(JSON records of objects)
========================
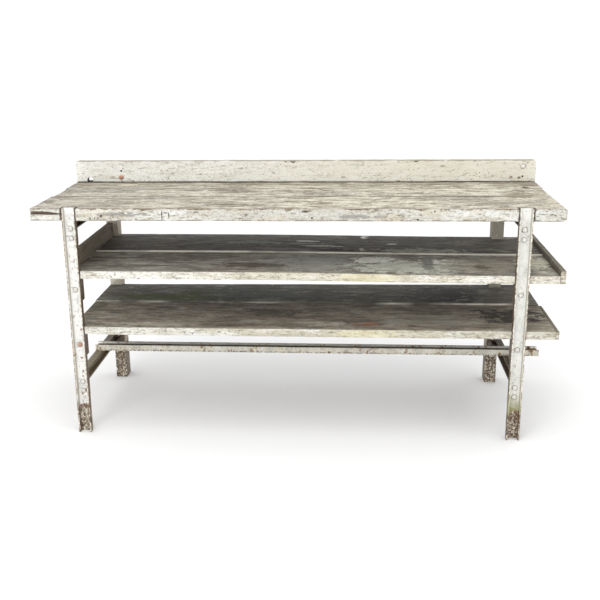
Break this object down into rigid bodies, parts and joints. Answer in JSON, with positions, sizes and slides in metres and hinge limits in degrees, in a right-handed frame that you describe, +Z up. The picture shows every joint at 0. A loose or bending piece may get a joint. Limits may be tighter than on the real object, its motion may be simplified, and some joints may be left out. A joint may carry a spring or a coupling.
{
  "type": "potting bench",
  "caption": "Potting bench with a thick plank worktop, a backboard and board shelves below, carried on a bolted frame of painted steel channel.",
  "frame": {"origin": "on the floor, under the middle of the whole bench's box", "axes": "+X along the bench, seen from the front from left to right; +Y from the front edge to the backboard; +Z up"},
  "size_m": [2.01, 0.68, 1.011],
  "materials": {
    "worktop_timber": "bare weathered grey planks with the front edge painted off-white and chipped",
    "painted_timber": "worn off-white paint on timber, chipped along the edges",
    "shelf_timber": "dark stained dirty boards, worn off-white paint on the front edges",
    "painted_steel": "old off-white paint on rolled steel, rusty along the edges and at the feet",
    "painted_bolts": "domed bolt heads painted over, rust showing through",
    "rusty_fasteners": "rusted bare steel"
  },
  "bodies": {
    "root": {"worktop_front_plank": "worktop_timber", "worktop_middle_plank": "worktop_timber", "worktop_rear_plank": "worktop_timber", "backboard": "painted_timber", "upper_shelf_end_batten": "painted_timber", "lower_shelf_end_strip": "painted_timber", "upper_shelf_front_board": "shelf_timber", "upper_shelf_rear_board": "shelf_timber", "lower_shelf_front_board": "shelf_timber", "lower_shelf_rear_board": "shelf_timber", "upper_shelf_batten_left": "shelf_timber", "upper_shelf_batten_right": "shelf_timber", "lower_shelf_batten_left": "shelf_timber", "lower_shelf_batten_right": "shelf_timber", "upper_shelf_end_board": "shelf_timber", "end_board_packer": "shelf_timber", "front_leg_left": "painted_steel", "front_leg_right": "painted_steel", "back_leg_left": "painted_steel", "back_leg_right": "painted_steel", "top_rail_left": "painted_steel", "top_rail_right": "painted_steel", "lower_rail_left": "painted_steel", "lower_rail_right": "painted_steel", "stretcher": "painted_steel", "backboard_bracket_left": "painted_steel", "backboard_bracket_right": "painted_steel", "upper_bracket_front_left": "painted_steel", "upper_bracket_front_right": "painted_steel", "upper_bracket_back_left": "painted_steel", "upper_bracket_back_right": "painted_steel", "lower_bracket_front_left": "painted_steel", "lower_bracket_front_right": "painted_steel", "lower_bracket_back_left": "painted_steel", "lower_bracket_back_right": "painted_steel", "rail_bolts": "painted_bolts", "bracket_bolts": "painted_bolts", "worktop_screws": "rusty_fasteners", "backboard_bolts": "rusty_fasteners", "backboard_nuts": "rusty_fasteners", "backboard_bracket_screws": "rusty_fasteners", "rail_nuts": "rusty_fasteners", "stretcher_bolts": "rusty_fasteners", "stretcher_nuts": "rusty_fasteners", "bracket_nuts": "rusty_fasteners", "upper_batten_screws": "rusty_fasteners", "lower_batten_screws": "rusty_fasteners", "end_board_nails": "rusty_fasteners", "end_batten_nails": "rusty_fasteners", "end_strip_nails": "rusty_fasteners"}
  },
  "joints": []
}
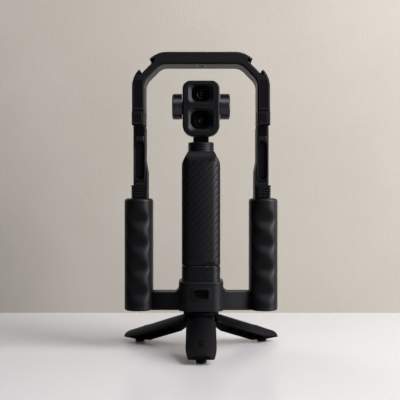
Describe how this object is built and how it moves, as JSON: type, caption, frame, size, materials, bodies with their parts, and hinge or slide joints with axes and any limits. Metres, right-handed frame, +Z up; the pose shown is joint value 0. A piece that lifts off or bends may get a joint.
========================
Requirements
Exact output of every entry is required.

Answer for this exercise
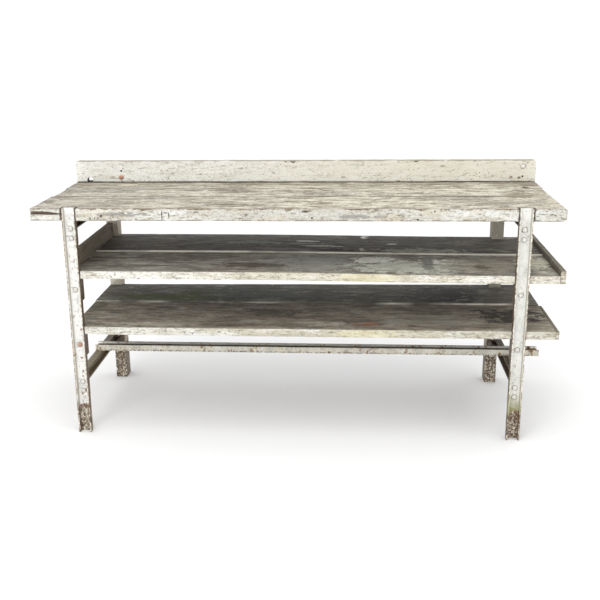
Break this object down into rigid bodies, parts and joints. Answer in JSON, with positions, sizes and slides in metres and hinge limits in degrees, in a right-handed frame that you describe, +Z up. The picture shows every joint at 0. A loose or bending piece may get a joint. Limits may be tighter than on the real object, its motion may be simplified, and some joints may be left out. A joint may carry a spring or a coupling.
{
  "type": "potting bench",
  "caption": "Potting bench with a thick plank worktop, a backboard and board shelves below, carried on a bolted frame of painted steel channel.",
  "frame": {"origin": "on the floor, under the middle of the whole bench's box", "axes": "+X along the bench, seen from the front from left to right; +Y from the front edge to the backboard; +Z up"},
  "size_m": [2.01, 0.68, 1.011],
  "materials": {
    "worktop_timber": "bare weathered grey planks with the front edge painted off-white and chipped",
    "painted_timber": "worn off-white paint on timber, chipped along the edges",
    "shelf_timber": "dark stained dirty boards, worn off-white paint on the front edges",
    "painted_steel": "old off-white paint on rolled steel, rusty along the edges and at the feet",
    "painted_bolts": "domed bolt heads painted over, rust showing through",
    "rusty_fasteners": "rusted bare steel"
  },
  "bodies": {
    "root": {"worktop_front_plank": "worktop_timber", "worktop_middle_plank": "worktop_timber", "worktop_rear_plank": "worktop_timber", "backboard": "painted_timber", "upper_shelf_end_batten": "painted_timber", "lower_shelf_end_strip": "painted_timber", "upper_shelf_front_board": "shelf_timber", "upper_shelf_rear_board": "shelf_timber", "lower_shelf_front_board": "shelf_timber", "lower_shelf_rear_board": "shelf_timber", "upper_shelf_batten_left": "shelf_timber", "upper_shelf_batten_right": "shelf_timber", "lower_shelf_batten_left": "shelf_timber", "lower_shelf_batten_right": "shelf_timber", "upper_shelf_end_board": "shelf_timber", "end_board_packer": "shelf_timber", "front_leg_left": "painted_steel", "front_leg_right": "painted_steel", "back_leg_left": "painted_steel", "back_leg_right": "painted_steel", "top_rail_left": "painted_steel", "top_rail_right": "painted_steel", "lower_rail_left": "painted_steel", "lower_rail_right": "painted_steel", "stretcher": "painted_steel", "backboard_bracket_left": "painted_steel", "backboard_bracket_right": "painted_steel", "upper_bracket_front_left": "painted_steel", "upper_bracket_front_right": "painted_steel", "upper_bracket_back_left": "painted_steel", "upper_bracket_back_right": "painted_steel", "lower_bracket_front_left": "painted_steel", "lower_bracket_front_right": "painted_steel", "lower_bracket_back_left": "painted_steel", "lower_bracket_back_right": "painted_steel", "rail_bolts": "painted_bolts", "bracket_bolts": "painted_bolts", "worktop_screws": "rusty_fasteners", "backboard_bolts": "rusty_fasteners", "backboard_nuts": "rusty_fasteners", "backboard_bracket_screws": "rusty_fasteners", "rail_nuts": "rusty_fasteners", "stretcher_bolts": "rusty_fasteners", "stretcher_nuts": "rusty_fasteners", "bracket_nuts": "rusty_fasteners", "upper_batten_screws": "rusty_fasteners", "lower_batten_screws": "rusty_fasteners", "end_board_nails": "rusty_fasteners", "end_batten_nails": "rusty_fasteners", "end_strip_nails": "rusty_fasteners"}
  },
  "joints": []
}
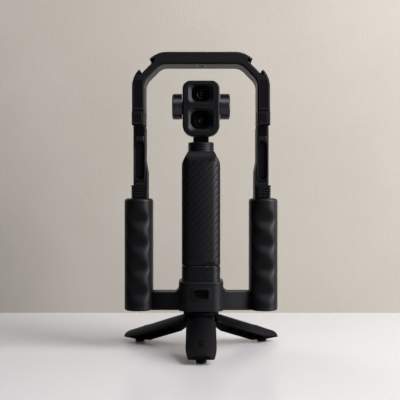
Describe how this object is built and how it moves, as JSON: type, caption, frame, size, materials, bodies with their parts, and hinge or slide joints with axes and any limits. Metres, right-handed frame, +Z up; the pose shown is joint value 0. A piece that lifts off or bends may get a joint.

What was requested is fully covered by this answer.